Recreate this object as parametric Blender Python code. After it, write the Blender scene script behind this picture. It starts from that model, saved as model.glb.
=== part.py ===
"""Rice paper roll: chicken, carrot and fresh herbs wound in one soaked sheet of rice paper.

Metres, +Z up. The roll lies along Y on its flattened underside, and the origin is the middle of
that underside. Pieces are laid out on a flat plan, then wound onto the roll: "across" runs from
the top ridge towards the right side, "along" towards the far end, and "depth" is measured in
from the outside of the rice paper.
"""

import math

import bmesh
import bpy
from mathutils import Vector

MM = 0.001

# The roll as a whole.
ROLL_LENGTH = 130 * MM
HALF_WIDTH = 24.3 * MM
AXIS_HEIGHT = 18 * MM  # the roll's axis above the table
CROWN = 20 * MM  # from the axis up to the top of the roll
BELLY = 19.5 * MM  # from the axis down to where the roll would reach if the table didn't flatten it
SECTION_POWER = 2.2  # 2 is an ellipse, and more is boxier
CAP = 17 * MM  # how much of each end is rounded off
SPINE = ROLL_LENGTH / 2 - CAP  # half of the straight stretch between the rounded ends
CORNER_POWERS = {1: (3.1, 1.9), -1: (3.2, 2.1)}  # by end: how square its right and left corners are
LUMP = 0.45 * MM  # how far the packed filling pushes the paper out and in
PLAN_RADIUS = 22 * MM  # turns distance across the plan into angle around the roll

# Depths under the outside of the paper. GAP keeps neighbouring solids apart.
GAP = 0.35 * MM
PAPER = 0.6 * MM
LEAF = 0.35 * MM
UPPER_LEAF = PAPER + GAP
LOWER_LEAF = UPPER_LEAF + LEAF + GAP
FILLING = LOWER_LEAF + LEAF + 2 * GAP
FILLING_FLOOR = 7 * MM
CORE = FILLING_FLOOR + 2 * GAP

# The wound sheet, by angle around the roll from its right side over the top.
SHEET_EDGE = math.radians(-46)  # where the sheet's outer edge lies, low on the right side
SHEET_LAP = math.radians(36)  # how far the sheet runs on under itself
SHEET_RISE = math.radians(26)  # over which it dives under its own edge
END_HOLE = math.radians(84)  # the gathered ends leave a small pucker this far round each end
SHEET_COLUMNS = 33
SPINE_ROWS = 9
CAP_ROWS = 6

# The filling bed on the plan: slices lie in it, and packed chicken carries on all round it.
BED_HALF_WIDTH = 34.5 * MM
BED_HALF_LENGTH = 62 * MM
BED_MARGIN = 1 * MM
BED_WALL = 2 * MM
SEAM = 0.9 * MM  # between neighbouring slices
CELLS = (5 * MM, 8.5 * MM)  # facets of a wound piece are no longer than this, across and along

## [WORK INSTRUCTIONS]
Quote the listing in full, please, keeping every line exact.

## [RESULT OF THIS TASK]
Recreate this object as parametric Blender Python code. After it, write the Blender scene script behind this picture. It starts from that model, saved as model.glb.
=== part.py ===
"""Rice paper roll: chicken, carrot and fresh herbs wound in one soaked sheet of rice paper.

Metres, +Z up. The roll lies along Y on its flattened underside, and the origin is the middle of
that underside. Pieces are laid out on a flat plan, then wound onto the roll: "across" runs from
the top ridge towards the right side, "along" towards the far end, and "depth" is measured in
from the outside of the rice paper.
"""

import math

import bmesh
import bpy
from mathutils import Vector

MM = 0.001

# The roll as a whole.
ROLL_LENGTH = 130 * MM
HALF_WIDTH = 24.3 * MM
AXIS_HEIGHT = 18 * MM  # the roll's axis above the table
CROWN = 20 * MM  # from the axis up to the top of the roll
BELLY = 19.5 * MM  # from the axis down to where the roll would reach if the table didn't flatten it
SECTION_POWER = 2.2  # 2 is an ellipse, and more is boxier
CAP = 17 * MM  # how much of each end is rounded off
SPINE = ROLL_LENGTH / 2 - CAP  # half of the straight stretch between the rounded ends
CORNER_POWERS = {1: (3.1, 1.9), -1: (3.2, 2.1)}  # by end: how square its right and left corners are
LUMP = 0.45 * MM  # how far the packed filling pushes the paper out and in
PLAN_RADIUS = 22 * MM  # turns distance across the plan into angle around the roll

# Depths under the outside of the paper. GAP keeps neighbouring solids apart.
GAP = 0.35 * MM
PAPER = 0.6 * MM
LEAF = 0.35 * MM
UPPER_LEAF = PAPER + GAP
LOWER_LEAF = UPPER_LEAF + LEAF + GAP
FILLING = LOWER_LEAF + LEAF + 2 * GAP
FILLING_FLOOR = 7 * MM
CORE = FILLING_FLOOR + 2 * GAP

# The wound sheet, by angle around the roll from its right side over the top.
SHEET_EDGE = math.radians(-46)  # where the sheet's outer edge lies, low on the right side
SHEET_LAP = math.radians(36)  # how far the sheet runs on under itself
SHEET_RISE = math.radians(26)  # over which it dives under its own edge
END_HOLE = math.radians(84)  # the gathered ends leave a small pucker this far round each end
SHEET_COLUMNS = 33
SPINE_ROWS = 9
CAP_ROWS = 6

# The filling bed on the plan: slices lie in it, and packed chicken carries on all round it.
BED_HALF_WIDTH = 34.5 * MM
BED_HALF_LENGTH = 62 * MM
BED_MARGIN = 1 * MM
BED_WALL = 2 * MM
SEAM = 0.9 * MM  # between neighbouring slices
CELLS = (5 * MM, 8.5 * MM)  # facets of a wound piece are no longer than this, across and along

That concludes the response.